SUPPLIED INFORMATION:
— start —

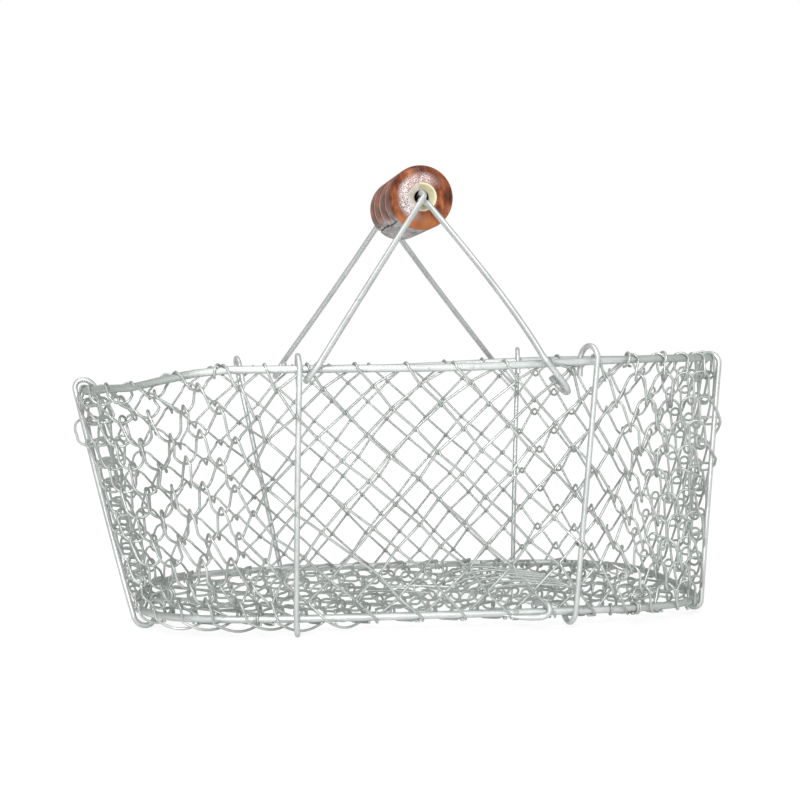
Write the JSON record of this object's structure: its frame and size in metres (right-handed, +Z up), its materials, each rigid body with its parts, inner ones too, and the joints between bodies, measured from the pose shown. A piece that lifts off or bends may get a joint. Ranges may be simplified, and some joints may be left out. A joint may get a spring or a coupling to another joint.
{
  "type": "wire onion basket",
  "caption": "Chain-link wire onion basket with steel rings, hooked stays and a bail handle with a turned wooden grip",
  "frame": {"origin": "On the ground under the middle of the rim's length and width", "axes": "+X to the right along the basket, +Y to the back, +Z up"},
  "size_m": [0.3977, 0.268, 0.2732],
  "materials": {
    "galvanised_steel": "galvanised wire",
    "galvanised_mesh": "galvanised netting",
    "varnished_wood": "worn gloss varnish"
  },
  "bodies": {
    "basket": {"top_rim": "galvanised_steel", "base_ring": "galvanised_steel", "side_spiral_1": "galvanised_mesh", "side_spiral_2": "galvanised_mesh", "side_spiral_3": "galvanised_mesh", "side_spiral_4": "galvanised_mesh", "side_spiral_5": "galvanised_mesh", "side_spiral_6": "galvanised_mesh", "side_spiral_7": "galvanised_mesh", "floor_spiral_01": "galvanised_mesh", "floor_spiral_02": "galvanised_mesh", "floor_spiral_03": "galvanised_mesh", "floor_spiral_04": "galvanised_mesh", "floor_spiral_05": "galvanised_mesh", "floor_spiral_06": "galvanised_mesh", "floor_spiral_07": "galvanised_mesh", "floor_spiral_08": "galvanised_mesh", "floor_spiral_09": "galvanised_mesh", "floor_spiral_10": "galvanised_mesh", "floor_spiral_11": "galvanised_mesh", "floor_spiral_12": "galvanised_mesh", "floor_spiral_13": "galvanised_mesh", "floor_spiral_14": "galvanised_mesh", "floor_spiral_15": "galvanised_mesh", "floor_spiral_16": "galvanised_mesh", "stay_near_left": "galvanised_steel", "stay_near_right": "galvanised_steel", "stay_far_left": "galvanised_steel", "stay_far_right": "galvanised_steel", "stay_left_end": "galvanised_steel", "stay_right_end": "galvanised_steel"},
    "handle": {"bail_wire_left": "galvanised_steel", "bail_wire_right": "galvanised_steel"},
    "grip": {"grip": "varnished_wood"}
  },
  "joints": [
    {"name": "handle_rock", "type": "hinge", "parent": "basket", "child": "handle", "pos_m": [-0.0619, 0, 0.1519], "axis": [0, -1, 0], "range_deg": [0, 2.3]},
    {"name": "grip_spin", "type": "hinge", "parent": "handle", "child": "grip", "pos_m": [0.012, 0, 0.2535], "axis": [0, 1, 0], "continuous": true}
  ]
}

— end —

WRITTEN PROBLEM:
Every line above should be written out again exactly as it stands.

ANSWER TO THIS PROBLEM:
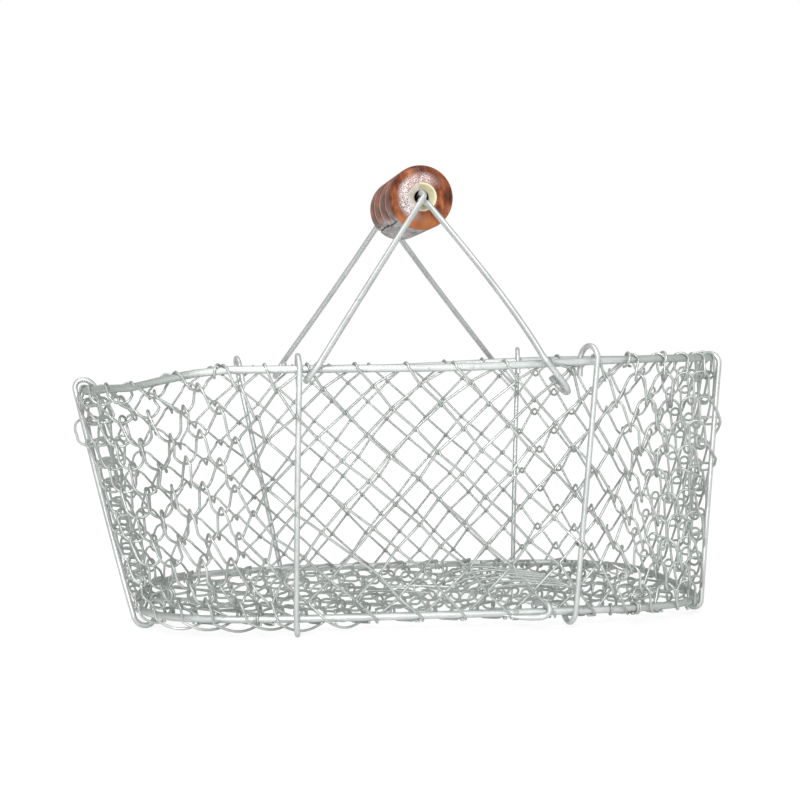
Write the JSON record of this object's structure: its frame and size in metres (right-handed, +Z up), its materials, each rigid body with its parts, inner ones too, and the joints between bodies, measured from the pose shown. A piece that lifts off or bends may get a joint. Ranges may be simplified, and some joints may be left out. A joint may get a spring or a coupling to another joint.
{
  "type": "wire onion basket",
  "caption": "Chain-link wire onion basket with steel rings, hooked stays and a bail handle with a turned wooden grip",
  "frame": {"origin": "On the ground under the middle of the rim's length and width", "axes": "+X to the right along the basket, +Y to the back, +Z up"},
  "size_m": [0.3977, 0.268, 0.2732],
  "materials": {
    "galvanised_steel": "galvanised wire",
    "galvanised_mesh": "galvanised netting",
    "varnished_wood": "worn gloss varnish"
  },
  "bodies": {
    "basket": {"top_rim": "galvanised_steel", "base_ring": "galvanised_steel", "side_spiral_1": "galvanised_mesh", "side_spiral_2": "galvanised_mesh", "side_spiral_3": "galvanised_mesh", "side_spiral_4": "galvanised_mesh", "side_spiral_5": "galvanised_mesh", "side_spiral_6": "galvanised_mesh", "side_spiral_7": "galvanised_mesh", "floor_spiral_01": "galvanised_mesh", "floor_spiral_02": "galvanised_mesh", "floor_spiral_03": "galvanised_mesh", "floor_spiral_04": "galvanised_mesh", "floor_spiral_05": "galvanised_mesh", "floor_spiral_06": "galvanised_mesh", "floor_spiral_07": "galvanised_mesh", "floor_spiral_08": "galvanised_mesh", "floor_spiral_09": "galvanised_mesh", "floor_spiral_10": "galvanised_mesh", "floor_spiral_11": "galvanised_mesh", "floor_spiral_12": "galvanised_mesh", "floor_spiral_13": "galvanised_mesh", "floor_spiral_14": "galvanised_mesh", "floor_spiral_15": "galvanised_mesh", "floor_spiral_16": "galvanised_mesh", "stay_near_left": "galvanised_steel", "stay_near_right": "galvanised_steel", "stay_far_left": "galvanised_steel", "stay_far_right": "galvanised_steel", "stay_left_end": "galvanised_steel", "stay_right_end": "galvanised_steel"},
    "handle": {"bail_wire_left": "galvanised_steel", "bail_wire_right": "galvanised_steel"},
    "grip": {"grip": "varnished_wood"}
  },
  "joints": [
    {"name": "handle_rock", "type": "hinge", "parent": "basket", "child": "handle", "pos_m": [-0.0619, 0, 0.1519], "axis": [0, -1, 0], "range_deg": [0, 2.3]},
    {"name": "grip_spin", "type": "hinge", "parent": "handle", "child": "grip", "pos_m": [0.012, 0, 0.2535], "axis": [0, 1, 0], "continuous": true}
  ]
}